ALBERT

Description: [1]  This paper explores the use of a parametric geostatistical model for combining rainfall characteristics derived from raingauge data with the same characteristics derived from remote-sensed data-sets. Hypotheses can then be tested about which predictors significantly increase precision of an estimated characteristic. Although applicable wherever ground-level data and remote-sensed data are to be combined, the statistical procedure set out in the paper is developed for two examples of rainfall characteristics: (i) G , the mean annual rainfall at an ungauged site, conditional on knowledge of two predictor variables T (the mean annual rainfall calculated from the TRMM 3B42 data-set for 1998–2009 ), and C (mean annual rainfall derived from the CMORPH data-set for 2003–2009 ); (ii) the mean annual maximum one-day rainfall H , interpolated using the same modelling procedure with predictor variables T and C derived from annual maximum one-day rainfalls in the same remote-sensed data-sets. Prediction errors showed no bias, skewness of distribution, or spatial heterogeneity. The model's generality means that it could be used with any predictors other than T and C , possibly derived from other satellite data-sets or radar.

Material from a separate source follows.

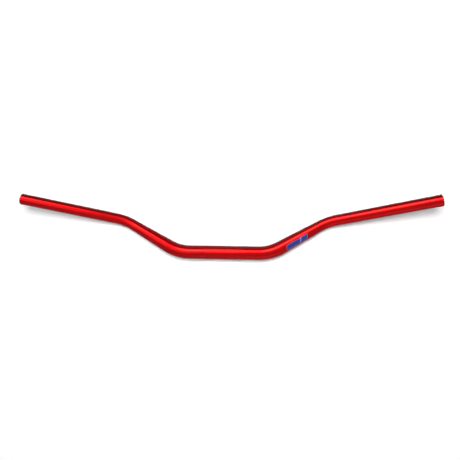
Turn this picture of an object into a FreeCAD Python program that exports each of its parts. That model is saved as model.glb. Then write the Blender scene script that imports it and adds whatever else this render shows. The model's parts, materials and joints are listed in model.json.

Provided that predictor variables are correlated with the variable to be predicted, it is not necessary for the model relating them to be fitted using data from identical periods, nor for the grid spacing of T and C to be identical. Model performance was evaluated by using a “leave-one-site-out” procedure, which showed that the RMSE of model predictions at omitted sites was smaller than RMSEs obtained from five other well-known spatial predictors.